A Module for Orientation and Belonging
The eezi introductory module at the KIT Department of Informatics aims to fosters a sense of belonging, reduce barriers, and lay the foundation for a successful degree program right from the start. Originating from the KIT project “Studienlotsen, Mentoring und entschleunigte Studienpläne” (Academic advisors, mentoring, and flexible study plans) within the MWK fund “Erfolgreich studieren in Baden-Württemberg”, eezi has supported first-year students in Informatics Bachelor program since winter semester 2016/17. Its goal is to provide academic, social, and personal orientation from day one—and to actively promote diversity.
Solid framework
Academic persistence and success are proven to depend not only on subject knowledge, but also on social integration, accessible information, self-reflective skills, motivation and a sense of belonging and connection to the university, major, and community. Especially at the beginning, students face new learning environments, the need to build networks, greater responsibility for their own learning, and psychosocial stressors.

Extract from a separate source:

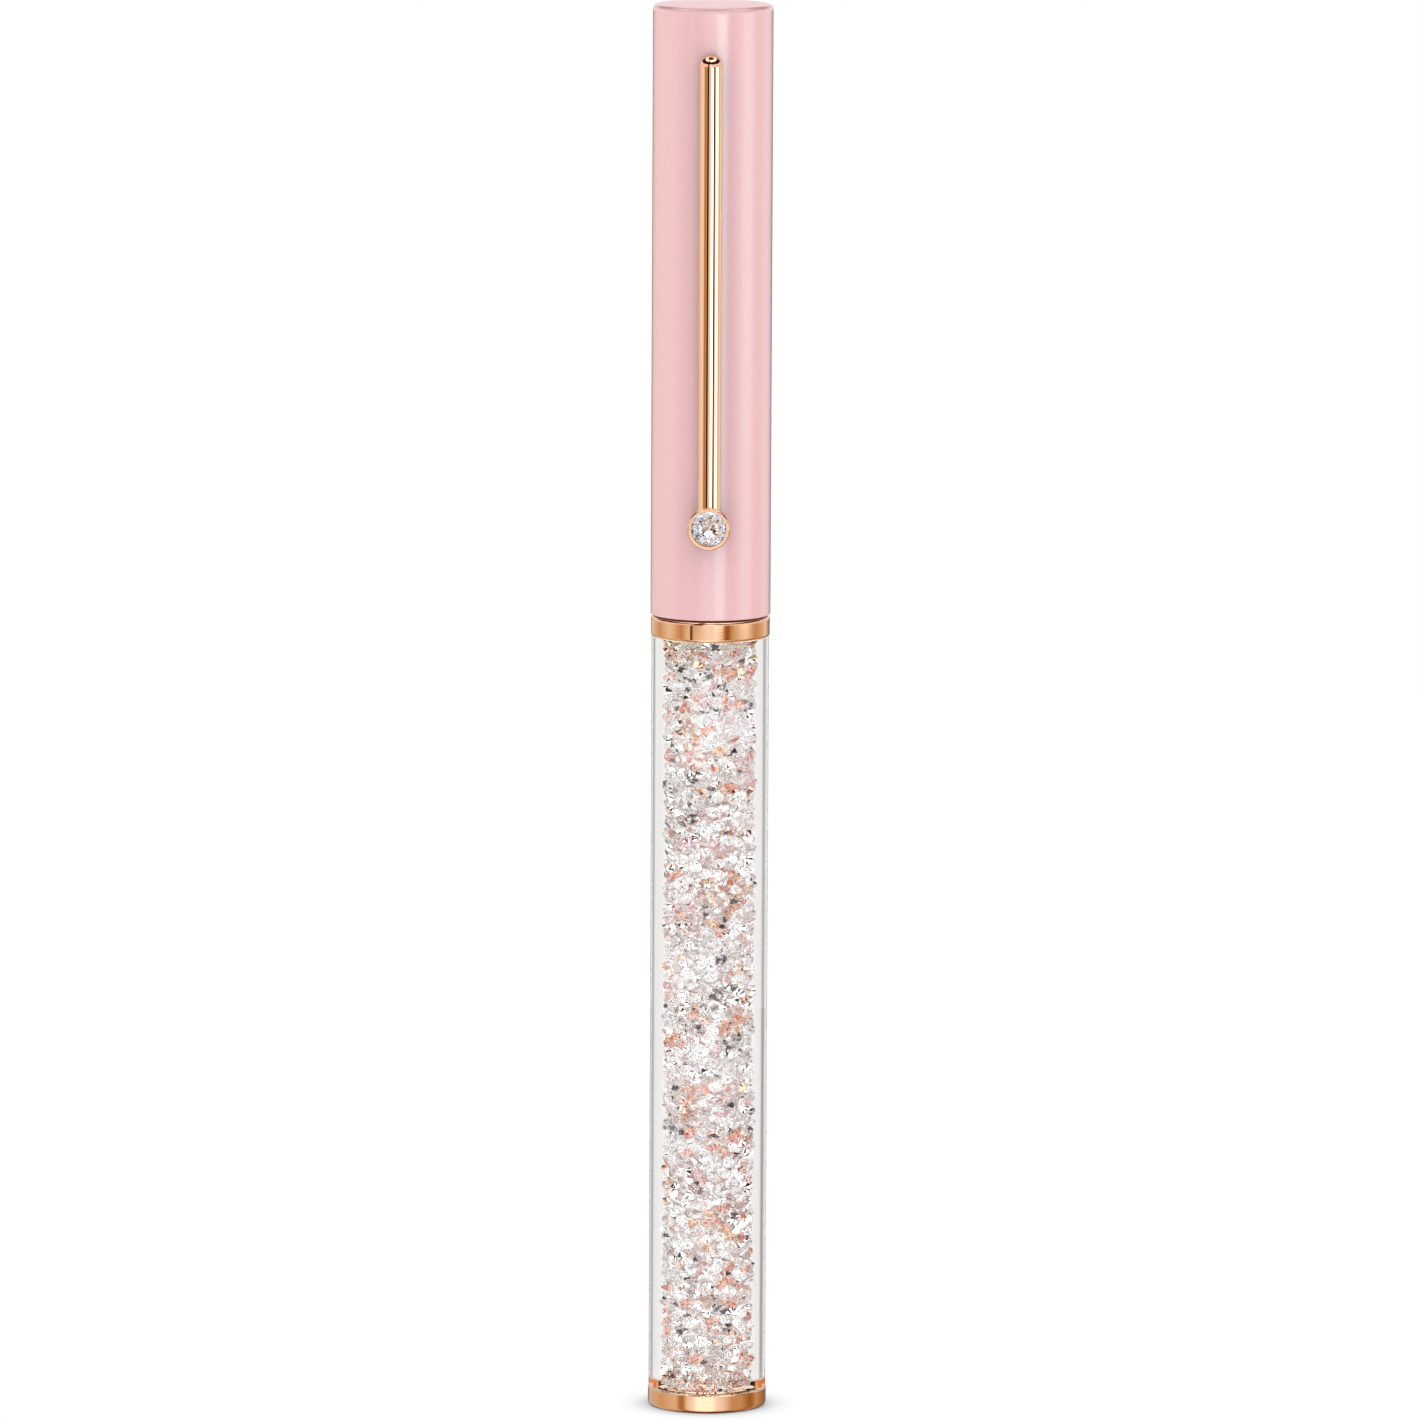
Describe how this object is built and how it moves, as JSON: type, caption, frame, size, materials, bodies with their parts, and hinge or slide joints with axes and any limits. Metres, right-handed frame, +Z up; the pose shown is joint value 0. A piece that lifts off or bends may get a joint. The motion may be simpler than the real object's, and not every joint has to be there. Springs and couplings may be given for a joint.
{
  "type": "gel pen",
  "caption": "Capped gel pen that stands on a flat end ring: lacquered cap with a gem-tipped metal clip, plated rings, and a clear barrel packed with small crystals.",
  "frame": {"origin": "centre of the end ring's flat face, on the pen's axis, where the pen stands", "axes": "+Z up the pen's axis from the barrel's end to the cap's crown, -Y towards the clip"},
  "size_m": [0.0116, 0.014, 0.137],
  "materials": {
    "clear_acrylic": "polished clear acrylic",
    "crystal": "cut glass, foiled behind",
    "rose_gold": "polished rose-gold plating",
    "pink_lacquer": "pink pearl lacquer",
    "turned_brass": "turned",
    "clear_plastic": "clear moulded plastic",
    "white_plastic": "moulded",
    "spring_steel": "bright wire",
    "seal_rubber": "satin",
    "nickel_silver": "bright turned",
    "tungsten_ball": "polished",
    "gel_ink": "black gel",
    "follower_grease": "clear grease"
  },
  "bodies": {
    "barrel": {"barrel_tube": "clear_acrylic", "crystal_fill": "crystal", "end_ring": "rose_gold", "end_plug": "rose_gold", "centre_ring": "rose_gold", "section_socket": "turned_brass", "refill_well": "clear_plastic", "refill_spring": "spring_steel"},
    "seal": {"section_seal": "seal_rubber"},
    "section": {"thread_insert": "turned_brass", "grip_sleeve": "rose_gold", "snap_ring": "spring_steel", "refill_guide": "white_plastic", "nose_cone": "rose_gold"},
    "refill": {"refill_tube": "clear_plastic", "gel_ink": "gel_ink", "ink_follower": "follower_grease", "tail_plug": "white_plastic", "tip_body": "nickel_silver", "tip_spring": "spring_steel"},
    "ball": {"tip_ball": "tungsten_ball"},
    "cap": {"cap_shell": "pink_lacquer", "cap_liner": "white_plastic", "clip_anchor": "turned_brass"},
    "clip": {"clip_arm": "rose_gold", "clip_crystal": "crystal"}
  },
  "joints": [
    {"name": "section_lift", "type": "slide", "parent": "barrel", "child": "seal", "axis": [0, 0, 1], "range_m": [0, 0.0046]},
    {"name": "section_turn", "type": "hinge", "parent": "seal", "child": "section", "pos_m": [0, 0, 0.0777], "axis": [0, 0, 1], "range_deg": [0, 2160]},
    {"name": "cap_pull", "type": "slide", "parent": "section", "child": "cap", "axis": [0, 0, 1], "range_m": [0, 0.062]},
    {"name": "clip_flex", "type": "hinge", "parent": "cap", "child": "clip", "pos_m": [0, -0.00415, 0.1302], "axis": [-1, 0, 0], "range_deg": [0, 3], "stiffness_Nm_per_rad": 2.5, "springref_deg": -0.57},
    {"name": "refill_float", "type": "slide", "parent": "section", "child": "refill", "axis": [0, 0, -1], "range_m": [0, 0.0008], "stiffness_N_per_m": 1500, "springref_m": -0.0003, "deforming": ["refill_spring"]},
    {"name": "ball_roll", "type": "hinge", "parent": "refill", "child": "ball", "pos_m": [0, 0, 0.13315], "axis": [1, 0, 0], "continuous": true}
  ],
  "couplings": [
    {"joint": "section_lift", "follows": "section_turn", "m_per_rad": 0.00011937}
  ]
}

Early iterations of the mentoring format quickly showed a common pattern: many know techniques like time management and learning strategies, but fail to put them into practice without a structured framework. eezi provides this continuity—through safe spaces to experiment, receive constructive feedback, and transfer methods into everyday study routines.

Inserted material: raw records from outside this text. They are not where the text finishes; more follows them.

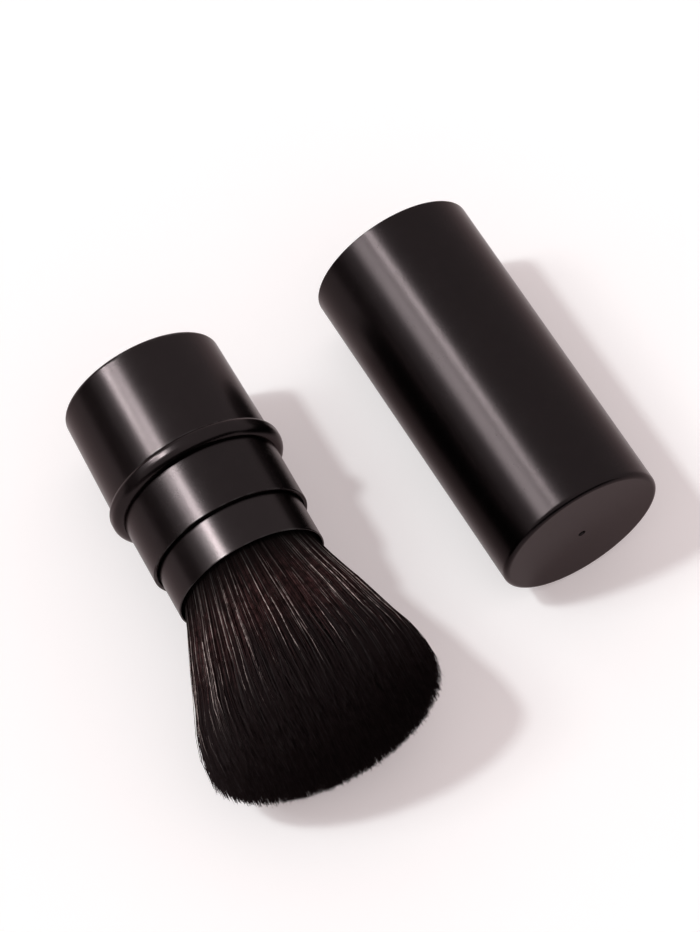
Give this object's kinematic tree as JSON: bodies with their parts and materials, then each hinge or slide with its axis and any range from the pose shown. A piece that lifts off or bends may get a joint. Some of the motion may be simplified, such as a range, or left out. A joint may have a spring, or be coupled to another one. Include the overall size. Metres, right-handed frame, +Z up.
{
  "type": "retractable makeup brush",
  "caption": "Retractable makeup brush: a dense domed bristle head in a sliding sleeve, a stepped neck, a ringed base and a deep cap lying beside it.",
  "frame": {"origin": "on the table, at the middle of the footprint of the brush and its cap together", "axes": "+X along the brush from its closed end to its bristles, +Y from the brush towards the cap beside it, +Z up"},
  "size_m": [0.099, 0.1086, 0.0434],
  "materials": {
    "black_metal": "black anodised, smooth satin gloss",
    "black_plastic": "moulded black, matt",
    "steel": "plain steel",
    "bristle": "soft brown-black synthetic filament"
  },
  "bodies": {
    "brush": {"base_shell": "black_metal", "stop_ring": "black_metal", "neck_tube": "black_metal", "guide_bush": "black_plastic", "base_plug": "black_plastic", "core_post": "black_plastic", "core_screw": "steel", "ferrule_cup": "black_metal", "bristles_left": "bristle", "bristles_top": "bristle", "bristles_right": "bristle", "bristles_bottom": "bristle"},
    "sleeve": {"sleeve_tube": "black_metal", "sleeve_bush": "black_plastic"},
    "cap": {"cap": "black_metal"}
  },
  "joints": [
    {"name": "sleeve_slide", "type": "slide", "parent": "brush", "child": "sleeve", "axis": [1, 0, 0], "range_m": [0, 0.0315], "deforming": ["bristles_left", "bristles_top", "bristles_right", "bristles_bottom"]},
    {"name": "cap_slide", "type": "slide", "parent": "brush", "child": "cap", "axis": [0.9988, 0.048, 0], "range_m": [0, 0.07]}
  ]
}
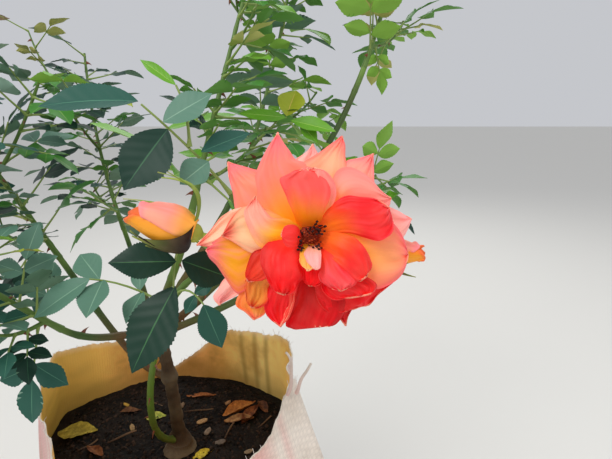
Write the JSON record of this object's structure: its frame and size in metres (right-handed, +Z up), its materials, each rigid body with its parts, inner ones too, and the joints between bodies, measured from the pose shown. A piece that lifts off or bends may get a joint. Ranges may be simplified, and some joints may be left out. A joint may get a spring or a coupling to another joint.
{
  "type": "rose bush in a grow bag",
  "caption": "Garden rose bush with an open bloom, buds and compound leaves on arching canes, growing in soil in an open woven grow bag that stands on its flat underside.",
  "frame": {"origin": "middle of the flat underside of the bag", "axes": "+Z up, -Y towards the side that the open bloom faces, +X to the right as seen from there"},
  "size_m": [0.5124, 0.4457, 0.8523],
  "materials": {
    "woven_bag": "faded woven plastic cloth, pinkish beige outside and tan inside, frayed at the rim",
    "soil": "moist dark potting soil with dry leaf litter",
    "bark": "brown ridged bark",
    "green_cane": "green smooth bark flushed with brown, with prickles",
    "leaves": "thin leathery leaves, dark to bluish green, young ones bright green",
    "petals": "soft velvety petals, yellow at the root, coral pink to red",
    "bud_petals": "soft petals, salmon pink over yellow orange, with green sepals"
  },
  "bodies": {
    "root": {"grow_bag": "woven_bag", "soil": "soil", "trunk": "bark", "cane_front": "green_cane", "cane_middle": "green_cane", "cane_right": "green_cane", "cane_right_low": "green_cane", "cane_back": "green_cane", "cane_back_left": "green_cane", "cane_left": "green_cane", "cane_front_left": "green_cane", "leaves_front": "leaves", "leaves_middle": "leaves", "leaves_right": "leaves", "leaves_back": "leaves", "leaves_back_left": "leaves", "leaves_left": "leaves", "leaves_front_left": "leaves", "leaves_right_low": "leaves", "bloom": "petals", "bud_left": "bud_petals", "bud_right": "bud_petals"}
  },
  "joints": []
}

In the winter semester, eezi combines three orientation lectures with five tutorials and five practice sheets, each with individual feedback. In addition, participants have a check-in chat with their tutor and an advising session with the program lead, Christine Glaubitz, who ensures personal guidance. Topics range from learning and self-management to university structures and tools, as well as sensitive areas such as study financing, disability accommodations, mental health, and the impostor phenomenon . A key emphasis is expectation management: What do I expect from my studies – and what do my studies expect from me?
Diversity as a key
Eezi’s contribution to diversity is particularly clear. It addresses invisible barriers that disproportionately affect heterogeneous groups: first-gen students, internationals, people with disabilities, LGBTQIA+ students, or students with limited resources. Information is provided at the right time and in the right amount of detail, so that nothing essential gets lost –especially for those unfamiliar with the university’s unwritten rules. Since 2023, an English-language tutorial has also been offered as an additional bridge for students with German as a second language: less pressure, fewer misunderstandings, building their sense of connection and belonging and facilitating a smoother transition into their studies at KIT.

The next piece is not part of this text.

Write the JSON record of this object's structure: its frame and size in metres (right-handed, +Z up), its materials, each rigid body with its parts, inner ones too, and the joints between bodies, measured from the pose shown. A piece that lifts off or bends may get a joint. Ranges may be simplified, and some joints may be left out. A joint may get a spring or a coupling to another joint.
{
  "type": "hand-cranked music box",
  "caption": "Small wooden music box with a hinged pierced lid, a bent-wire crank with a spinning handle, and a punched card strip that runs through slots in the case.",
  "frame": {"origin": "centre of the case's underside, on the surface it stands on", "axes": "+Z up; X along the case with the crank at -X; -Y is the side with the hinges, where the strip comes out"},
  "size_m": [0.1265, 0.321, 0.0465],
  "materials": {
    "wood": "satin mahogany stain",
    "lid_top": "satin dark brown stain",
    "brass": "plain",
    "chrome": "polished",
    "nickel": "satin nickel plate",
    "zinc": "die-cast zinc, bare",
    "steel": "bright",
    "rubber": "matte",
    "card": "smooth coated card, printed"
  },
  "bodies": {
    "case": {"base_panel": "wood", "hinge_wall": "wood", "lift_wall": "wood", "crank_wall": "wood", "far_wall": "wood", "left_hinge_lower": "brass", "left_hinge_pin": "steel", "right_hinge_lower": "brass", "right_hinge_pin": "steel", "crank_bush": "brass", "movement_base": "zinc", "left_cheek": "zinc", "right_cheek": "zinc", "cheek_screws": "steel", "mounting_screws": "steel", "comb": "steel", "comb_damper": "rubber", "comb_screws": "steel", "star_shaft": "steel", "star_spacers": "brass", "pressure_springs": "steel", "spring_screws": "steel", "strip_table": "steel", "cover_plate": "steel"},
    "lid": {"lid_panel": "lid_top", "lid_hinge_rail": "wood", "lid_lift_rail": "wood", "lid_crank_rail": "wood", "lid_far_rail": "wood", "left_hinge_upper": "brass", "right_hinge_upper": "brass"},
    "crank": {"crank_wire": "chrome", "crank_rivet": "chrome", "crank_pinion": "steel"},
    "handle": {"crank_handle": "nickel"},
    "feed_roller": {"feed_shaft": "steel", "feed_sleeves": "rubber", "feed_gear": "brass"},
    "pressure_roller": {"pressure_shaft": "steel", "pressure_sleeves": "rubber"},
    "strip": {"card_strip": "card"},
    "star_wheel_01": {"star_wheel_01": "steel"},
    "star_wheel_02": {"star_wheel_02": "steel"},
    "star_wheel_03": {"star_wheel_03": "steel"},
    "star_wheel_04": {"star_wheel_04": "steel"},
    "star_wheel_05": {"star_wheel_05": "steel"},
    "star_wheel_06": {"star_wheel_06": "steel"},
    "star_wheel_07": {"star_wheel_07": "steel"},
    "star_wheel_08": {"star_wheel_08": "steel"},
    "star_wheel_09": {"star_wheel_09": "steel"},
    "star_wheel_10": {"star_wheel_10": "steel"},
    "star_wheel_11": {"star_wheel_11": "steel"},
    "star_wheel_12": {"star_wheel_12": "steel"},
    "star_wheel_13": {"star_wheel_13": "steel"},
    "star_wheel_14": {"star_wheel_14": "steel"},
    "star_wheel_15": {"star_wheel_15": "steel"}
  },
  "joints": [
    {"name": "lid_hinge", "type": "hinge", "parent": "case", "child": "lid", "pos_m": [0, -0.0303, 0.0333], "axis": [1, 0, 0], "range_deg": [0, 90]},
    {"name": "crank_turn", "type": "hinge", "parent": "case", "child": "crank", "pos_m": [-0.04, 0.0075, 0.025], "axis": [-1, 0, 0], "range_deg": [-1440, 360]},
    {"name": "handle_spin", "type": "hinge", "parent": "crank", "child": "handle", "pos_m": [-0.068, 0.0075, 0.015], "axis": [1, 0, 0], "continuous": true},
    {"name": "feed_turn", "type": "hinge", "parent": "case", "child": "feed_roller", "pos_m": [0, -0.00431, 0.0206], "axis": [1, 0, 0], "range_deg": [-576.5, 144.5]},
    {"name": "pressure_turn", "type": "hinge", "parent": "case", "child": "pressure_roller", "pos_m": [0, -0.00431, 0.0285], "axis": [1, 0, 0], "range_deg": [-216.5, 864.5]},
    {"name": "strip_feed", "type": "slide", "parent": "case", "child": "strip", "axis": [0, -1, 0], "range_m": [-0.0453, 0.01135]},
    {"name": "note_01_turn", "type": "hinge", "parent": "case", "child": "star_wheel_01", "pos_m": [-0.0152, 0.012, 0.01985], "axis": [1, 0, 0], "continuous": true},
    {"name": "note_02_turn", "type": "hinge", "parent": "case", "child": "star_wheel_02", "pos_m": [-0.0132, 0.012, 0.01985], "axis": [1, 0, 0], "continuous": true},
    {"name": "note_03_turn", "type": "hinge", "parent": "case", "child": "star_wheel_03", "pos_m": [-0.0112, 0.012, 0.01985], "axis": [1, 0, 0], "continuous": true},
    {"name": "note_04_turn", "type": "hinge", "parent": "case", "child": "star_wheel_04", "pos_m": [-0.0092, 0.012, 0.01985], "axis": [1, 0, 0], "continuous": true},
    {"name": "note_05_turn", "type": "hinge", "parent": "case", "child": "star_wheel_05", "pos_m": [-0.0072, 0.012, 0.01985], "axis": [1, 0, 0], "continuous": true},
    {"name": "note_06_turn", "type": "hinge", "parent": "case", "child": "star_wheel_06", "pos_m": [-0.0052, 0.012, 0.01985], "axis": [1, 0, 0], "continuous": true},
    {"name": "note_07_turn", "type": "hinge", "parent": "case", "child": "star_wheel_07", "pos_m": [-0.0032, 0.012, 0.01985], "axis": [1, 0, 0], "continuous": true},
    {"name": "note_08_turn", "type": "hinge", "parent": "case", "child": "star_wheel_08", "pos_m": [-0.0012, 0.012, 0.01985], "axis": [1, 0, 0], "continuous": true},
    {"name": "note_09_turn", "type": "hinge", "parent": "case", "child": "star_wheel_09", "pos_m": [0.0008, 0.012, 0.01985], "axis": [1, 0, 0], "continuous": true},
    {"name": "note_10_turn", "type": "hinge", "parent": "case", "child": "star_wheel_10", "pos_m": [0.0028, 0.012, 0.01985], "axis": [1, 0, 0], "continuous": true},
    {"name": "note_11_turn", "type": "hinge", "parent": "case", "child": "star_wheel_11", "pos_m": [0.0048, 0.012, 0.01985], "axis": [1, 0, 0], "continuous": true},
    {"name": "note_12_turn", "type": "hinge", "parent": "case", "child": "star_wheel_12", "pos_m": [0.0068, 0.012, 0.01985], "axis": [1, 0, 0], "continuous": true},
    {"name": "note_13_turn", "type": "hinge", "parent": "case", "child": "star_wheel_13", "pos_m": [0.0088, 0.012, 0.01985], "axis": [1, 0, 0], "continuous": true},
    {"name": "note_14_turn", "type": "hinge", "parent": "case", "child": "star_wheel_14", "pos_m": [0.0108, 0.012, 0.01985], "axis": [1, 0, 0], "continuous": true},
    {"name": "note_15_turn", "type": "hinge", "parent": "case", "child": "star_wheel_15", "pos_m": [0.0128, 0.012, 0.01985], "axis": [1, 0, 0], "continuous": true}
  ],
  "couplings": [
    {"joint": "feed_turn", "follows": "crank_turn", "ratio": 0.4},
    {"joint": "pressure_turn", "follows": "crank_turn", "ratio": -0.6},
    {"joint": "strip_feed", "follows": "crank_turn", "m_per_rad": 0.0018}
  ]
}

The didactic design also promotes diversity effectively. Tutors from higher semesters act as coaches on an equal footing, not as mere instructors. They facilitate diverse groups, provide constructive feedback, address sensitive topics with care, and create safe environments where mistakes are explicitly treated as part of learning. In the process, they sharpen their own diversity competence: they reflect on gaps in understanding different life realities and learn to communicate inclusively and with appreciation. This peer leadership benefits everyone involved: students gain belonging and orientation; tutors develop coaching, communication, and leadership skills that extend well beyond university.
Sustainable integration
What sets eezi apart from classic orientation phases – which certainly have their place in the student life cycle – is its sustained anchoring throughout the semester. Information isn’t delivered in bulk upfront, but provided in a needs-based way at the relevant moment. Exercises make progress visible, strengthen self-efficacy, and help establish productive routines. The setting is more personal than formal teaching and more professionally framed than informal peer formats. Recognition as a cross-disciplinary qualification with 1 ECTS signals that reflection and navigation skills are integral components of academic success. A recurring reflection from participants is: “I realized I’m not alone”. Participants report greater day-to-day structure, less anxiety, newly formed study groups, and a shift from cramming to purposeful learning. The curated overview of support services is especially valued because it eases the constant worry of missing something.
Driven by Collaboration and Further Development
eezi is led and progressively developed by Christine Glaubitz, who designs, coordinates, and ensures quality – with the aim of speaking personally with every first-year student participant at least once and offering tailored support. Ms. Glaubitz and the tutor team co-develop tutorials, exercises, and parts of the lectures in close coordination. The ISS team provides support in the background; professors and research staff contribute guest sessions to share their experiences and tips regarding the field of study. This collaboration builds exactly the kind of networks that eezi seeks to foster among students.
Recognition and Outlook
External recognition underscores the course taken: last year, eezi received the diversity award of the Fakultätentag Informatik – honoring its low-threshold access to support, bilingual opening, and the systematic promotion of reflection and self-management. Looking ahead, the module is to be embedded even more firmly in the curriculum, the English-language track expanded, and the offering kept adaptable to academic and cultural change.
eezi is more than an introductory module: it provides clear structure in uncertain phases, creates spaces of belonging, and encourages students to use their strengths, reinforce their goals and increase commitment. In doing so, eezi becomes a stabilizing element of the first-year experience, promotes diversity and equal opportunity, and increases belonging, persistence, and academic success—regardless of starting conditions.